EKS Integration: In EKS, this typically triggers the creation of an AWS Network Load Balancer (NLB) or Classic Load Balancer (CLB) that directs traffic to the NodePort on your worker nodes.

flowchart TD
    External["External Client"]
    LB["Cloud Load Balancer (e.g. AWS NLB)"]
    
    subgraph Cluster ["Kubernetes Cluster"]
        subgraph Nodes ["Worker Nodes"]
            NP["NodePort"]
        end
        CIP["ClusterIP"]
        subgraph Backends ["Backend Pods"]
            P1["Pod 1"]
            P2["Pod 2"]
        end
    end

    External -- "Public DNS/IP" --> LB
    LB -- "Health-checked Routing" --> NP
    NP --> CIP
    CIP --> P1
    CIP --> P2

3.3.4. ExternalName

ExternalName maps a Service to a DNS name instead of a pod selector.

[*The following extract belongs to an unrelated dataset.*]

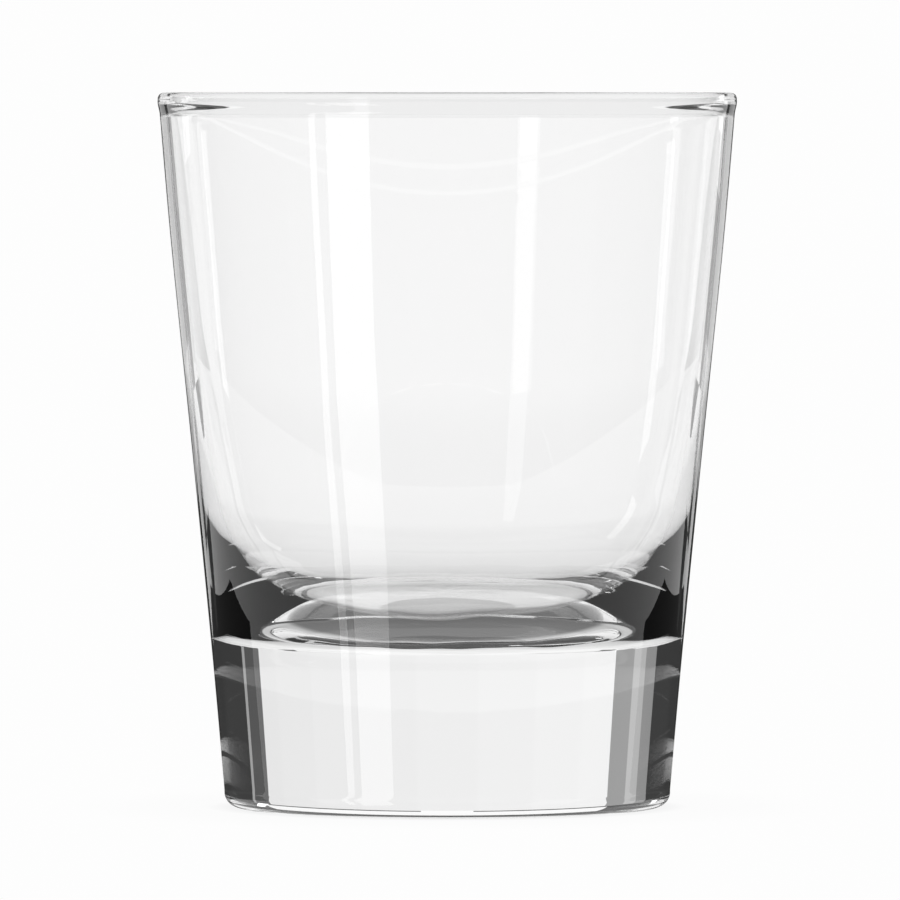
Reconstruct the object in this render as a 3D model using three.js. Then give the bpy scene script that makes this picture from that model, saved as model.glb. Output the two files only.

Mechanism: It returns a CNAME record with the value defined in the externalName field (e.g., my.database.example.com).
Use Case: Useful for allowing Pods to reference external services (like an RDS instance) using a local Kubernetes DNS name.

flowchart TD
    subgraph Cluster ["Kubernetes Cluster"]
        Pod["Client Pod"]
        DNS["CoreDNS"]
        ExtSvc["Service (ExternalName)"]
    end
    
    RDS["External Service (e.g. AWS RDS)"]

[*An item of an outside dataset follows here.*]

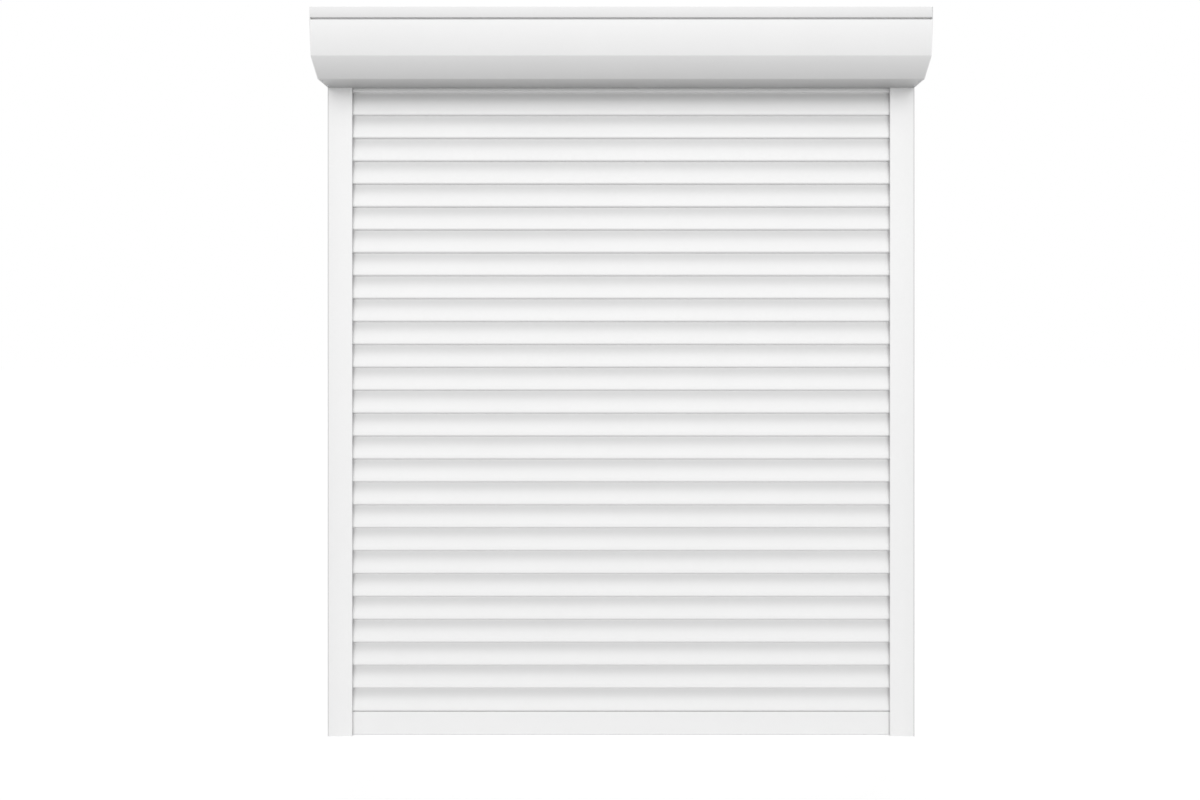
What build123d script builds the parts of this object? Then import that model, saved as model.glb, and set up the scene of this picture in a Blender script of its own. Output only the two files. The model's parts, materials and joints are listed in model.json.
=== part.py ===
from build123d import *
import os
from math import ceil

os.makedirs("parts", exist_ok=True)

# Exterior roller shutter, closed.
# X runs along the box, Y points to the wall and Z is up.
# The origin is on the wall plane, in the middle of the sill line.

# Overall sizes
shutter_width = 1900
guide_height = 2100
box_height = 200
box_depth = 205

# Box outline, seen from its end
box_face_lean = 12
box_bevel_height = 54
box_bevel_run = 63
box_lip_height = 33
box_groove = 6.5
box_return = 9
box_hem = 6
box_bend = 2.5
box_hook_gap = 1
panel_wall = 1.2
inlet_front = 30
inlet_back = 8.6
inlet_lip = 12

# Side caps of the box
cap_wall = 3
cap_rim = 14
cap_rim_wall = 2.5
cap_clearance = 0.3
cap_shoe = 3
cap_shoe_depth = 19
shoe_back = 9
cap_lug_length = 50
cap_lug_width = 18
cap_lug_depth = 10
boss_height = 8
boss_radius = 6
bracket_pitch = 56
funnel_wall = 1.4
funnel_height = 22
funnel_flare = 16
funnel_clearance = 0.3

# Guides
guide_width = 79
guide_depth = 34
guide_wall = 2
guide_chamber = 26
cover_wall = 1.8
cover_leg = 1.2
cover_leg_length = 8.4
cover_bead = 0.8
cover_bead_height = 1.4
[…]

    Pod -- "1. Lookup 'my-db.svc.cluster.local'" --> DNS
    DNS -- "2. Returns CNAME" --> ExtSvc
    ExtSvc -- "3. Points to 'db.aws.com'" --> RDS
    Pod -- "4. Connects directly to" --> RDS

4. Exposing Kubernetes Applications

Now we have a clear picture of the request routing process between pods within a cluster. The next question popped up on my mind is how to expose applications running in the cluster to the outside world.

5. Gateway Network

While Service handles connectivity and load balancing within the cluster, the Gateway Network (comprising the modern Gateway API and its predecessor, Ingress) defines how external traffic from the internet or a VPC enters the cluster. In EKS, this layer typically leverages the AWS Load Balancer Controller to provision and manage AWS Application Load Balancers (ALB) and Network Load Balancers (NLB), providing advanced routing, TLS termination, and security integration at the cluster edge.